* Description of the task *
Write out again, unaltered, the lines from the start through the line containing "canopy_edge_r = 2.5; // [1.5:0.1:4]".
+---+
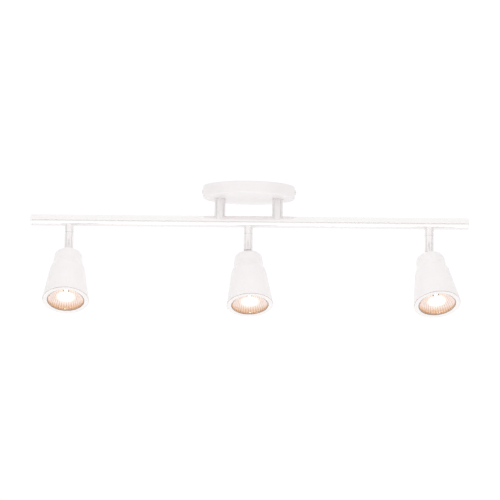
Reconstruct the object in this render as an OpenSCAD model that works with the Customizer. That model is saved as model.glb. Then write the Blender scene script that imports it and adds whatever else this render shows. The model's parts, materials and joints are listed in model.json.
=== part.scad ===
// Three-head ceiling light: a round canopy on a crossbar, two posts, a round
// bar and three bullet-shaped heads that turn and tilt, each with its lamp.
// Millimetres, +Z up. The origin is the centre of the ceiling plane, +X runs
// along the bar, and the heads face -Y. The heads are the left, middle and
// right ones as seen from the front.

/* [Canopy] */
// Diameter of the round canopy
canopy_d = 128; // [124:1:150]
// Height of the canopy's side wall
canopy_h = 16.5; // [16:0.5:19]
// Thickness of the canopy's sheet
canopy_wall = 1.2; // [0.8:0.1:1.5]
// Radius of the canopy's lower edge
canopy_edge_r = 2.5; // [1.5:0.1:4]

/* [Crossbar] */
// Width of the crossbar strip
crossbar_w = 20; // [18:1:22]
// Thickness of the crossbar strip
crossbar_t = 2; // [1.5:0.1:2.5]
// Distance between the centres of the two box-screw slots
slot_spacing = 88.9; // [88:0.1:90]
// Length of each box-screw slot, end to end
slot_l = 12; // [10:0.5:12]
// Distance between the two round box-screw holes
hole_spacing = 69.85; // [69:0.05:70]
// Diameter of the box-screw slots and holes
box_hole_d = 4.8; // [4.4:0.1:5]

/* [Posts] */
// Distance between the two posts
post_spacing = 80; // [76:1:84]
// Outer diameter of each post
post_d = 15.2; // [14:0.1:16]
// Outer diameter of the threaded tubes in the posts
nipple_d = 9.8; // [9.6:0.1:9.8]

/* [Bar] */
// Overall length of the bar with its end caps
bar_l = 608; // [580:1:640]
// Outer diameter of the bar
bar_d = 16.5; // [16:0.1:18]
// Wall of the bar's tube
bar_wall = 1; // [0.8:0.1:1.2]
// Height of the bar's centreline below the ceiling
bar_drop = 48.6; // [46:0.1:60]
// Thickness of the visible part of an end cap
end_cap_t = 2.5; // [2:0.5:4]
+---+
* Output of the exercise *
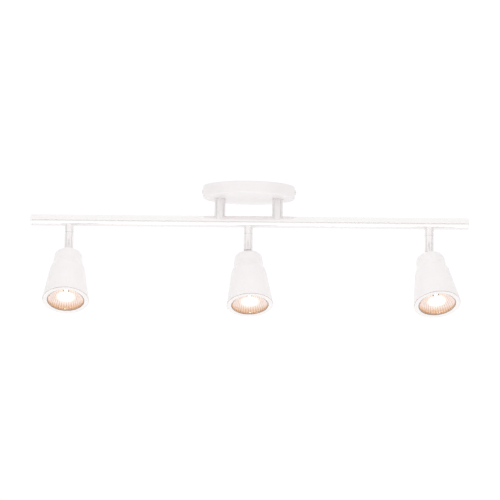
Reconstruct the object in this render as an OpenSCAD model that works with the Customizer. That model is saved as model.glb. Then write the Blender scene script that imports it and adds whatever else this render shows. The model's parts, materials and joints are listed in model.json.
=== part.scad ===
// Three-head ceiling light: a round canopy on a crossbar, two posts, a round
// bar and three bullet-shaped heads that turn and tilt, each with its lamp.
// Millimetres, +Z up. The origin is the centre of the ceiling plane, +X runs
// along the bar, and the heads face -Y. The heads are the left, middle and
// right ones as seen from the front.

/* [Canopy] */
// Diameter of the round canopy
canopy_d = 128; // [124:1:150]
// Height of the canopy's side wall
canopy_h = 16.5; // [16:0.5:19]
// Thickness of the canopy's sheet
canopy_wall = 1.2; // [0.8:0.1:1.5]
// Radius of the canopy's lower edge
canopy_edge_r = 2.5; // [1.5:0.1:4]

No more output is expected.